WAVE-INDUCED FORCE ON FLEXIBLE MARSH PLANTS

  • 摘要: 草本盐沼植物广泛分布于海岸带形成滨海湿地系统, 这些滨海湿地具有生态、旅游、养殖及减灾等多方面价值. 草本植物的消浪作用在海岸稳固和沿海防灾减灾等方面发挥了重要作用. 已有植物消浪研究通常过度简化, 将植物视为刚性圆柱并依赖于调节经验拖曳力系数来提高预测准确度, 对柔性植物与波浪的相互作用机理研究还很欠缺. 草本植物通常由多片柔性叶片和一根柔性相对较小的杆茎组成. 在波浪作用下, 植物的叶片与杆茎产生不同程度的动态变形以及相互作用, 从而改变波浪与植物间的相对运动速度, 使得柔性植物受力特性十分复杂. 本文采用简单柔性结构物受力尺度定律计算单片叶片和单根杆茎受力, 并用遮蔽系数量化叶片与杆茎间相互作用引起的叶片受力降低程度, 提出了波浪作用下柔性草本植物动态受力计算公式. 与单片叶片、单根杆茎和既有叶片又有杆茎的模型植物及真实植物样本测量受力比较表明, 本文提出的植物受力模型可较好地预测植物最大受力及植物受力随波浪周期的变化情况.

     

    Abstract: Salt marshes are common features in coastal regions and forming eco-rich wetlands. These wetlands provide ecosystem services, tourism and fishery benefits, as well as coast protection. Salt marshes can dissipate wave energy, which enhances coastal stability and protects the shoreline from storms and small tsunami waves. Previous wave damping predicting methods are usually oversimplified by modeling plants as rigid cylinders. Further, these studies strongly depend on the adjustment of empirical drag coefficient, while a knowledge gap exists between the mechanism of flexible plant-wave interaction.
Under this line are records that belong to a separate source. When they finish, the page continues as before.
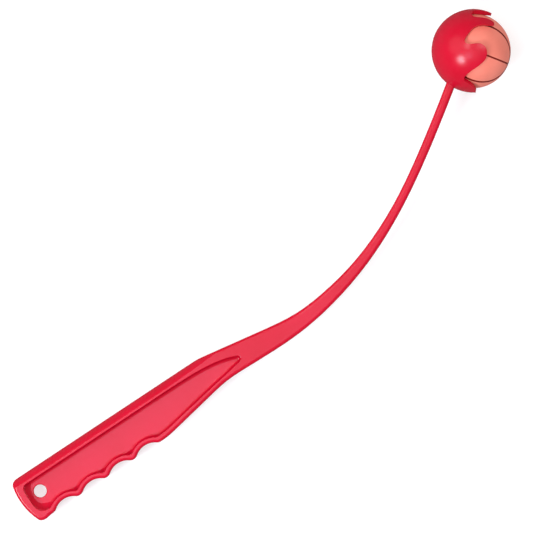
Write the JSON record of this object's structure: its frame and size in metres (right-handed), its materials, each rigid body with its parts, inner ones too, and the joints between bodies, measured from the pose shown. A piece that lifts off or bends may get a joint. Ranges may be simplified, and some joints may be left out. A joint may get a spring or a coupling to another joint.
{
  "type": "dog ball launcher",
  "caption": "Hand-held dog ball launcher: a one-piece plastic stick with a finger grip, a bowed springy arm and an open fingered cup that holds and throws a small rubber ball.",
  "frame": {"origin": "centre of the hanging hole in the grip, on the middle plane of the moulding", "axes": "+X along the grip from the butt towards the cup, +Y towards the grip's straight back edge, away from the finger scallops, +Z square to the flat of the stick, along the hanging hole"},
  "size_m": [0.5144, 0.1521, 0.065],
  "materials": {
    "red_plastic": "semi-gloss moulded",
    "ball_rubber": "smooth matt",
    "seam_rubber": "matt"
  },
  "bodies": {
    "launcher": {"launcher": "red_plastic"},
    "ball": {"ball": "ball_rubber", "ball_seams": "seam_rubber"}
  },
  "joints": [
    {"name": "ball_release", "type": "slide", "parent": "launcher", "child": "ball", "axis": [0.7096, -0.7046, 0], "range_m": [0, 0.04]}
  ]
}
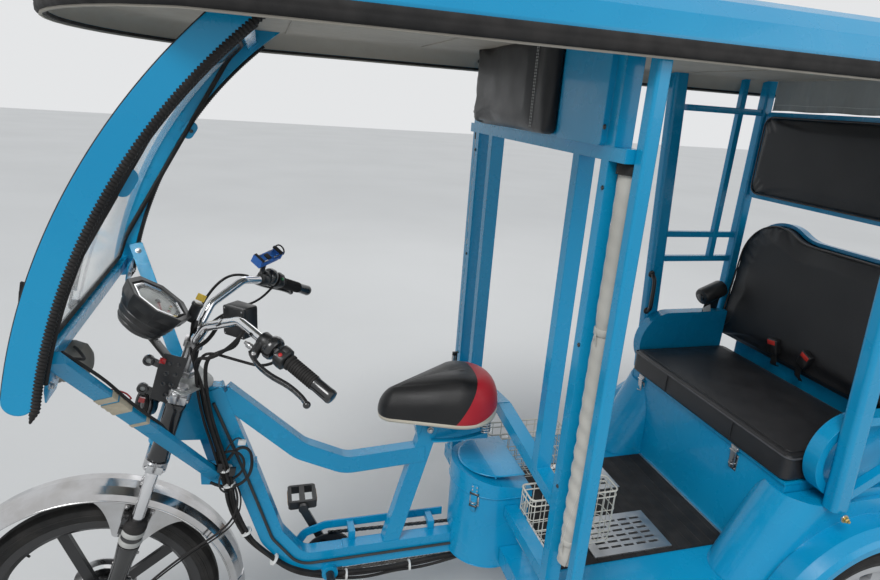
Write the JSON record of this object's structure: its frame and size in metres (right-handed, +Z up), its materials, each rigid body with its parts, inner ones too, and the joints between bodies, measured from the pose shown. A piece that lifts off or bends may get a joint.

A marsh plant usually consists of multiple flexible leaves and a less flexible central stem, both the geometric and flexibility of the leaves and the stem affect the drag on the full plant. Under waves, the leaves and the stem reconfigure to different degrees at different speeds. The dynamic response of plant elements reduces the relative velocity between the wave and the plant. Further, the leaves and the stem interact with one another, making the characteristics of wave-induced plant force highly complicated. Build on the force scaling law for a simple plant element, such as a flat leaf or a cylindrical stem, we proposed a simple equation to predict the drag on plants with both leaves and stem. The force on the full plant is the sum of the force on the leaves and the force on the stem. The force on a representative leaf and the stem were estimated by the force scaling law. The force due to all the leaves was estimated by the force on the representative leaf using a sheltering coefficient, which accounts for the drag reduction in the leaves due to the interaction between the leaves and the stem. The model predicted maximum drag and the drag force over the wave period agreed well with the experiment measured drag force on an individual leaf, an individual stem, and model and live plants with both leaves and stem.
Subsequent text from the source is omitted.